-- BEGIN --
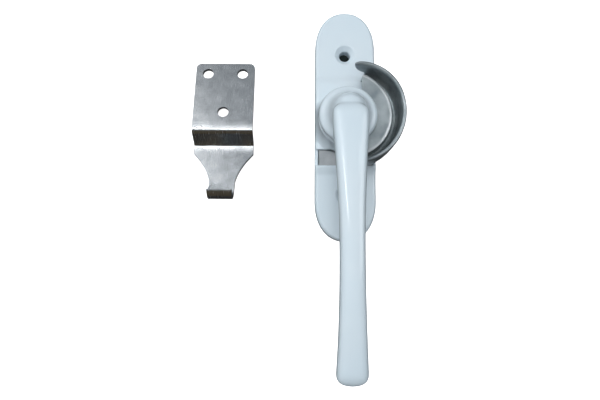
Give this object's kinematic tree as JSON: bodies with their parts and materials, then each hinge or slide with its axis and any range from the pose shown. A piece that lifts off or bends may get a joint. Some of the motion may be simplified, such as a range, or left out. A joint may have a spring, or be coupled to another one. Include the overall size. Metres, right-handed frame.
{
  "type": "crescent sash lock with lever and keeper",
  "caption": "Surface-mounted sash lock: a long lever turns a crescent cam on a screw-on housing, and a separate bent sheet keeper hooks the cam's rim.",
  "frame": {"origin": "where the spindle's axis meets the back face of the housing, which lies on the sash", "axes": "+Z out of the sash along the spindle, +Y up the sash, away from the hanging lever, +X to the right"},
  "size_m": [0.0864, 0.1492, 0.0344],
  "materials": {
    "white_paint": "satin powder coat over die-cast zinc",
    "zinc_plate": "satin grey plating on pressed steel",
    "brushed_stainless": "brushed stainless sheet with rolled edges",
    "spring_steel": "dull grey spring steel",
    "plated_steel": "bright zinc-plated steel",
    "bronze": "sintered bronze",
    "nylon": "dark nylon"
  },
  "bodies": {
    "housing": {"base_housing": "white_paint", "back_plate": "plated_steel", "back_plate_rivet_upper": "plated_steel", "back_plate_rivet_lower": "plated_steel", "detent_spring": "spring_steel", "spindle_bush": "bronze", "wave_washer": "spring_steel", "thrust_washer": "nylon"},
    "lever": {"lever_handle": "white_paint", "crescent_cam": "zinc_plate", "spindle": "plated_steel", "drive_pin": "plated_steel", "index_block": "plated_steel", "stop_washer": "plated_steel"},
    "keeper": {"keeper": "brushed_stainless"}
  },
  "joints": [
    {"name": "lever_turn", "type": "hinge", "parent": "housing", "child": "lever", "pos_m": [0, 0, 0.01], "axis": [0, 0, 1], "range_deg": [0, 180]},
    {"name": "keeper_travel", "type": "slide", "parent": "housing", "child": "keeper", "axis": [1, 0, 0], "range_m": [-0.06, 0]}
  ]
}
-- END --
→ Task to carry out
Write the material out exactly, with nothing left out.

→ Solution to this task
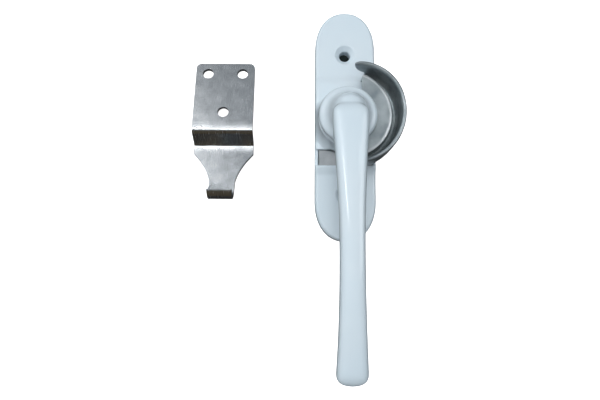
Give this object's kinematic tree as JSON: bodies with their parts and materials, then each hinge or slide with its axis and any range from the pose shown. A piece that lifts off or bends may get a joint. Some of the motion may be simplified, such as a range, or left out. A joint may have a spring, or be coupled to another one. Include the overall size. Metres, right-handed frame.
{
  "type": "crescent sash lock with lever and keeper",
  "caption": "Surface-mounted sash lock: a long lever turns a crescent cam on a screw-on housing, and a separate bent sheet keeper hooks the cam's rim.",
  "frame": {"origin": "where the spindle's axis meets the back face of the housing, which lies on the sash", "axes": "+Z out of the sash along the spindle, +Y up the sash, away from the hanging lever, +X to the right"},
  "size_m": [0.0864, 0.1492, 0.0344],
  "materials": {
    "white_paint": "satin powder coat over die-cast zinc",
    "zinc_plate": "satin grey plating on pressed steel",
    "brushed_stainless": "brushed stainless sheet with rolled edges",
    "spring_steel": "dull grey spring steel",
    "plated_steel": "bright zinc-plated steel",
    "bronze": "sintered bronze",
    "nylon": "dark nylon"
  },
  "bodies": {
    "housing": {"base_housing": "white_paint", "back_plate": "plated_steel", "back_plate_rivet_upper": "plated_steel", "back_plate_rivet_lower": "plated_steel", "detent_spring": "spring_steel", "spindle_bush": "bronze", "wave_washer": "spring_steel", "thrust_washer": "nylon"},
    "lever": {"lever_handle": "white_paint", "crescent_cam": "zinc_plate", "spindle": "plated_steel", "drive_pin": "plated_steel", "index_block": "plated_steel", "stop_washer": "plated_steel"},
    "keeper": {"keeper": "brushed_stainless"}
  },
  "joints": [
    {"name": "lever_turn", "type": "hinge", "parent": "housing", "child": "lever", "pos_m": [0, 0, 0.01], "axis": [0, 0, 1], "range_deg": [0, 180]},
    {"name": "keeper_travel", "type": "slide", "parent": "housing", "child": "keeper", "axis": [1, 0, 0], "range_m": [-0.06, 0]}
  ]
}